WHAT TO PRODUCE: Starting at the line with "Keep writing the" in it, reproduce each line below through the last one, exactly, and include nothing else.

ENTRIES:
————

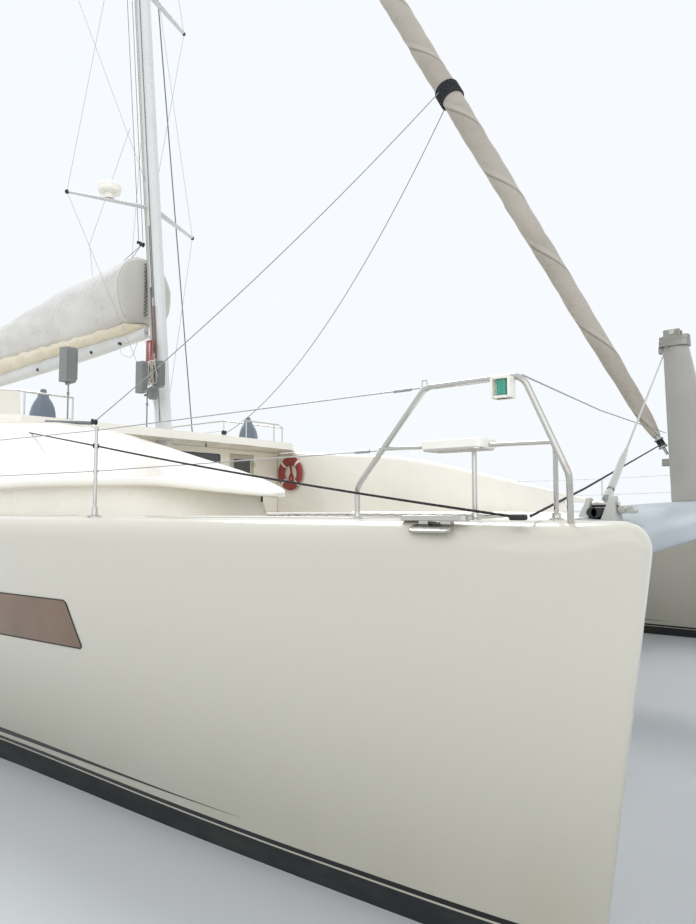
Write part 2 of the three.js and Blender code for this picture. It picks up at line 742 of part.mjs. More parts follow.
function crossbeam() {
  const section = ({ y, top }) => {
    const middle = (BEAM.aft + BEAM.fore) / 2;
    const half = (BEAM.fore - BEAM.aft) / 2;
    return Array.from({ length: 14 }, (_, i) => {
      const angle = (i * 2 * Math.PI) / 14;
      const [c, s] = [Math.cos(angle), Math.sin(angle)];
      const flat = Math.sign(s) * Math.sqrt(Math.abs(s));
      return [middle + half * c, y, top - BEAM.thick / 2 + (BEAM.thick / 2) * flat];
    });
  };
  const port = BEAM_ARCH.map(section);
  const starboard = BEAM_ARCH.slice(0, -1)
    .reverse()
    .map(({ y, top }) => section({ y: -y, top }));
  const hulls = SIDES.map(({ side }) => hullBody(side, GAP));
  return cut(loft([...port, ...starboard]), hulls);
}
put("crossbeam", crossbeam(), FINISHES.beam);

// Walkway along the centreline from the foredeck to the crossbeam
const WALKWAY = { half: 360, low: 1930, top: 2075 };
const walkway = prism(
  roundRect(-WALKWAY.half, WALKWAY.low, WALKWAY.half, WALKWAY.top, 50),
  "x",
  WING.front + GAP,
  BEAM.aft + 60,
).subtract(crossbeamCutter());
put("walkway", walkway, FINISHES.deck);

// What the walkway leaves free for the rounded aft edge of the crossbeam
function crossbeamCutter() {
  const top = BEAM_ARCH[BEAM_ARCH.length - 1].top;
  return box([BEAM.aft - GAP, -600, top - BEAM.thick - 5], [BEAM.fore, 600, top + 5]);
}

// Trampolines between the hulls and the walkway
const NET = {
  fore: BEAM.aft - 40,
  low: 2010,
  top: 2024,
  inner: WALKWAY.half + 60,
  tabs: [6500, 7400, 8300, 9200, 10000],
};
for (const { side, word } of SIDES) {
  const outline = [
    [WING.front + 60, NET.inner],
    [WING.front + 60, 1500],
    [6740, 2640],
    [7560, 3250],
    [8120, 3860],
    [8180, 4150],
    [NET.fore, 4360],
    [NET.fore, NET.inner],
  ].map(([x, y]) => [x, side * y]);
  const tabs = NET.tabs.map((x) =>
    sideBox(side, [x, WALKWAY.half + 0.5, NET.low], [x + 80, NET.inner + 20, NET.top]),
  );
  const sheet = prism(outline, "z", NET.low, NET.top);
  put(`trampoline_${word}`, join([sheet, ...tabs]), FINISHES.netting);
}

// Striker: the post on the crossbeam, its cap, and the two stays down to the bows
const STRIKER = { aftFoot: 10365, foreFoot: 10880, aftTop: 10315, foreTop: 10550, top: 3950 };

function striker() {
  const ring = (aft, fore, half, z) => [
    [aft, -half * 0.6, z],
    [aft + (fore - aft) * 0.3, -half, z],
    [fore - (fore - aft) * 0.3, -half, z],
    [fore, -half * 0.6, z],
    [fore + 4, 0, z],
    [fore, half * 0.6, z],
    [fore - (fore - aft) * 0.3, half, z],
    [aft + (fore - aft) * 0.3, half, z],
    [aft, half * 0.6, z],
  ];
  const foot = BEAM_ARCH[BEAM_ARCH.length - 1].top - 1;
  const post = loft([
    ring(STRIKER.aftFoot, STRIKER.foreFoot, 135, foot),
    ring(STRIKER.aftTop, STRIKER.foreTop, 72, STRIKER.top),
  ]);
  const cap = box(
    [STRIKER.aftTop - 60, -95, STRIKER.top - 20],
    [STRIKER.foreTop + 40, 95, STRIKER.top + 30],
  );
  const lug = box([STRIKER.aftFoot - 110, -30, 2570], [STRIKER.aftFoot + 100, 30, 2650]);
  const stays = SIDES.map(({ side }) =>
    rod([11115, side * 4240, 2110], [STRIKER.aftTop + 60, side * 60, STRIKER.top - 90], 12, 8),
  );
  return join([post, cap, lug, ...stays]);
}
put("striker", striker(), FINISHES.alloy);

// Boom, hinged at the gooseneck, a fork on the mast's aft side that its pin turns in
const BOOM = { hingeX: 830, z: 5585, aft: -8000, pin: 90 };

// Mast with two pairs of swept spreaders and the gooseneck's fork
const SPREADERS = [
  { z: 8080, span: 1470, sweep: 620 },
  { z: 13000, span: 1480, sweep: 520 },
];

const TAPER = { from: 20500, share: 0.62 };
const TANG_Z = 23500;
const TANG_REACH = -560;
const mastShare = (z) =>
  1 - ((1 - TAPER.share) * Math.max(0, z - TAPER.from)) / (MAST_TOP - TAPER.from);

function mast() {
  const ring = (z) => {
    const share = mastShare(z);
    const outline = ellipse(mastX(z), 0, MAST_HALF.fore * share, MAST_HALF.side * share);
    return outline.map(([x, y]) => [x, y, z]);
  };
  const tube = loft([ring(DECK_Z + GAP), ring(TAPER.from), ring(MAST_TOP)]);
  const arms = SPREADERS.flatMap(({ z, span, sweep }) =>
    SIDES.map(({ side }) => {
      const blade = (share, chord) => {
        const x = mastX(z) - sweep * share;
        const y = side * span * share;
        return [
          [x + chord, y, z],
          [x, y, z + 28],
          [x - chord, y, z],
          [x, y, z - 28],
        ];
      };
      return loft([blade(0.04, 90), blade(1, 45)]);
    }),
  );
  const fork = [1, -1].map((up) => {
    const inner = BOOM.z + up * (BOOM.pin + 0.5);
    const outer = inner + up * 30;
    const [low, high] = [Math.min(inner, outer), Math.max(inner, outer)];
    return box([BOOM.hingeX - 60, -60, low], [mastX(BOOM.z) - MAST_HALF.fore + 40, 60, high]);
  });
  const tang = box([mastX(TANG_Z), -15, TANG_Z], [TANG_REACH, 15, TANG_Z + 80]);
  return join([tube, ...arms, ...fork, tang]);
}
put("mast", mast(), FINISHES.alloy);

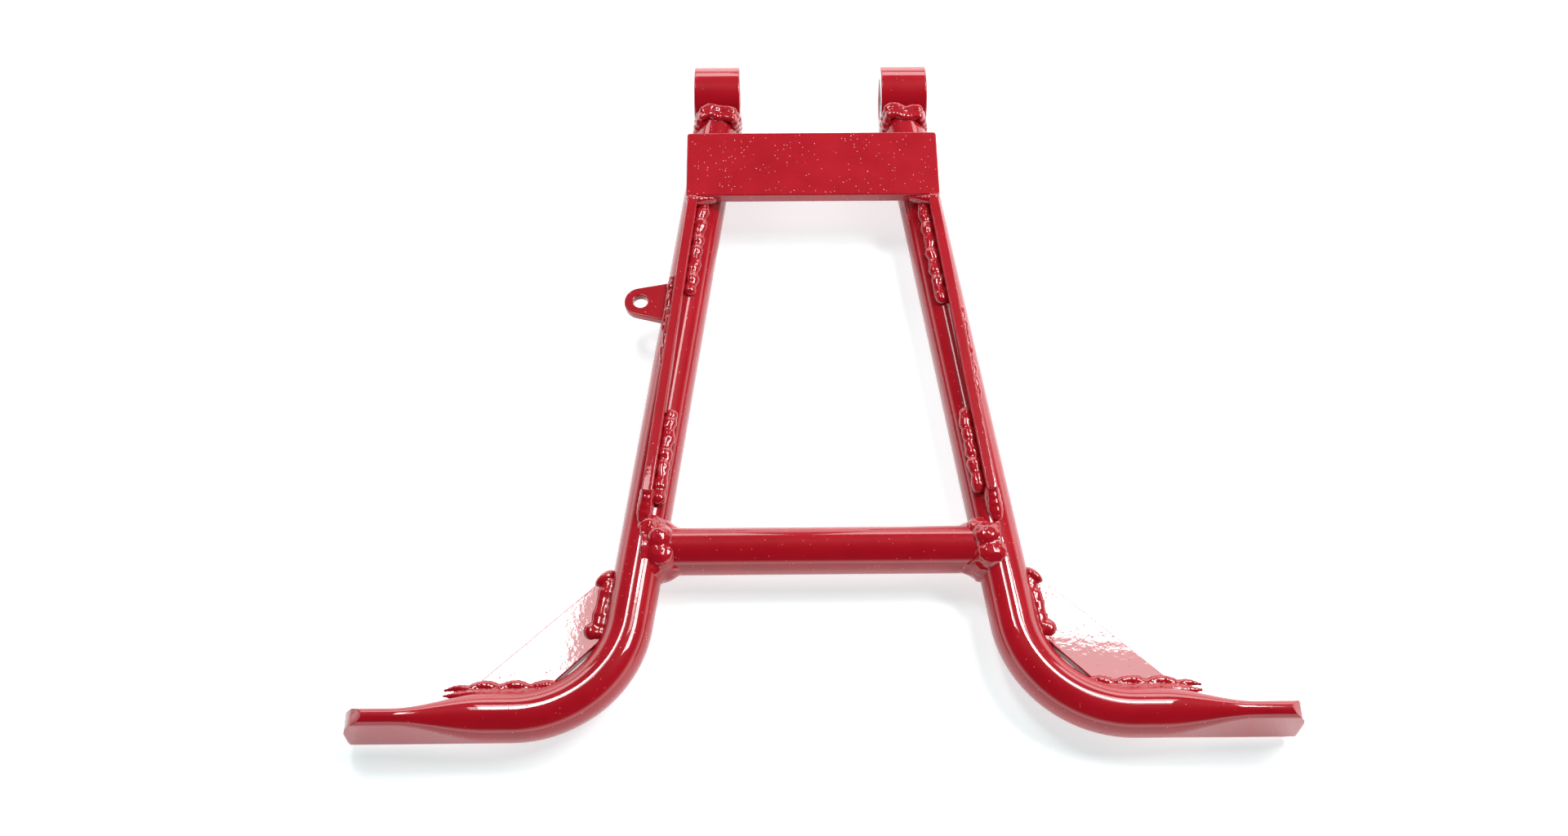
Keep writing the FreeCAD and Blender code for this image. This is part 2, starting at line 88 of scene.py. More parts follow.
TUBE = extent("lower_cross_tube").z / 2
CROSS_Y = middle("lower_cross_tube").y
LEG_OFFSET = 46.3 * MM
SPLAY = math.radians(7.576)
LEG_START = 13 * MM
FOOT_Y = -345.5 * MM
BEND = 50 * MM
PRESS_START = 146 * MM
PRESS_END = 186 * MM
PRESS_HALF = 4 * MM
PRESS_TALL = 15 * MM
PRESS_Y = -349 * MM
FOOT_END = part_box("right_leg_tube")[1].x
RIB_SLOPE = math.atan(0.1118)
RIB_OFFSET = 52 * MM
RIB_HALF = 2.5 * MM
ROUND = 72

# The corners trimmed off a pressed foot's end: above (1) or below (-1), how far in along the foot, and
# how far down or up its end face. Millimetres.
UPPER_TRIMS = ((1, 9.5, 6.5), (1, 7.0, 11.0), (1, 4.0, 17.0))
LOWER_TRIMS = ((-1, 4.5, 4.0), (-1, 1.8, 9.0))

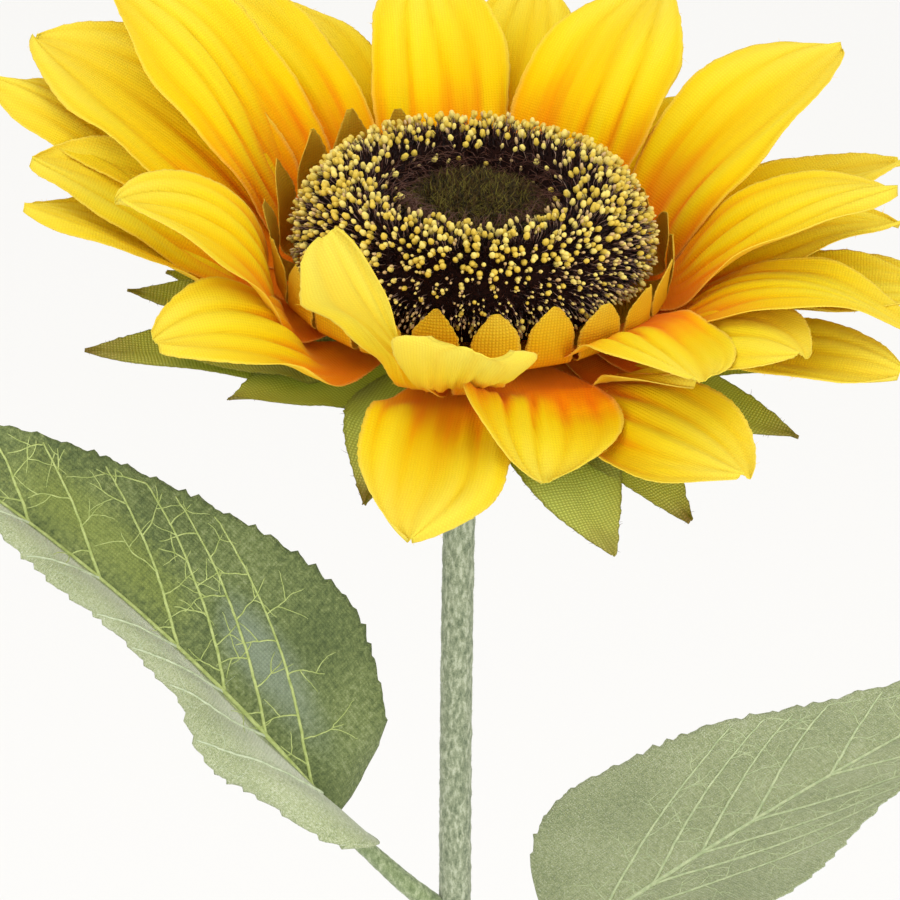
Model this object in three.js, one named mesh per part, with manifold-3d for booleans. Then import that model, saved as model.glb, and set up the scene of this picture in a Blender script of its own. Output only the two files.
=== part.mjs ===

————

EXPECTED OUTPUT:
Keep writing the FreeCAD and Blender code for this image. This is part 2, starting at line 88 of scene.py. More parts follow.
TUBE = extent("lower_cross_tube").z / 2
CROSS_Y = middle("lower_cross_tube").y
LEG_OFFSET = 46.3 * MM
SPLAY = math.radians(7.576)
LEG_START = 13 * MM
FOOT_Y = -345.5 * MM
BEND = 50 * MM
PRESS_START = 146 * MM
PRESS_END = 186 * MM
PRESS_HALF = 4 * MM
PRESS_TALL = 15 * MM
PRESS_Y = -349 * MM
FOOT_END = part_box("right_leg_tube")[1].x
RIB_SLOPE = math.atan(0.1118)
RIB_OFFSET = 52 * MM
RIB_HALF = 2.5 * MM
ROUND = 72

# The corners trimmed off a pressed foot's end: above (1) or below (-1), how far in along the foot, and
# how far down or up its end face. Millimetres.
UPPER_TRIMS = ((1, 9.5, 6.5), (1, 7.0, 11.0), (1, 4.0, 17.0))
LOWER_TRIMS = ((-1, 4.5, 4.0), (-1, 1.8, 9.0))

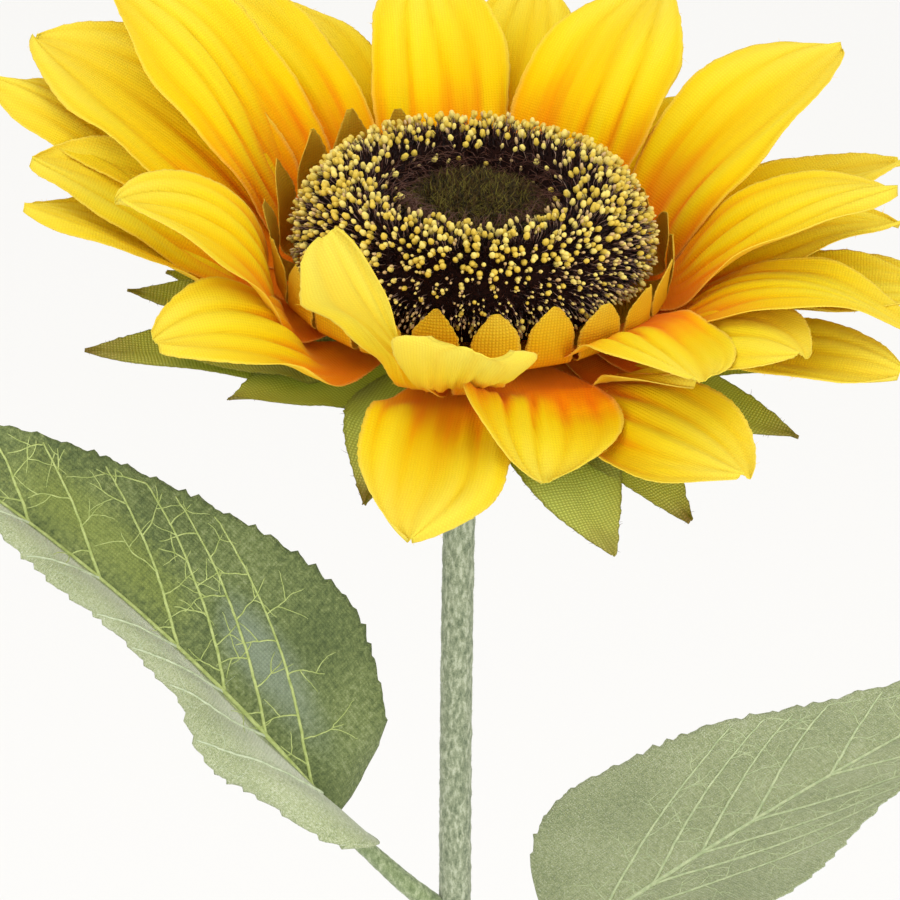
Model this object in three.js, one named mesh per part, with manifold-3d for booleans. Then import that model, saved as model.glb, and set up the scene of this picture in a Blender script of its own. Output only the two files.
=== part.mjs ===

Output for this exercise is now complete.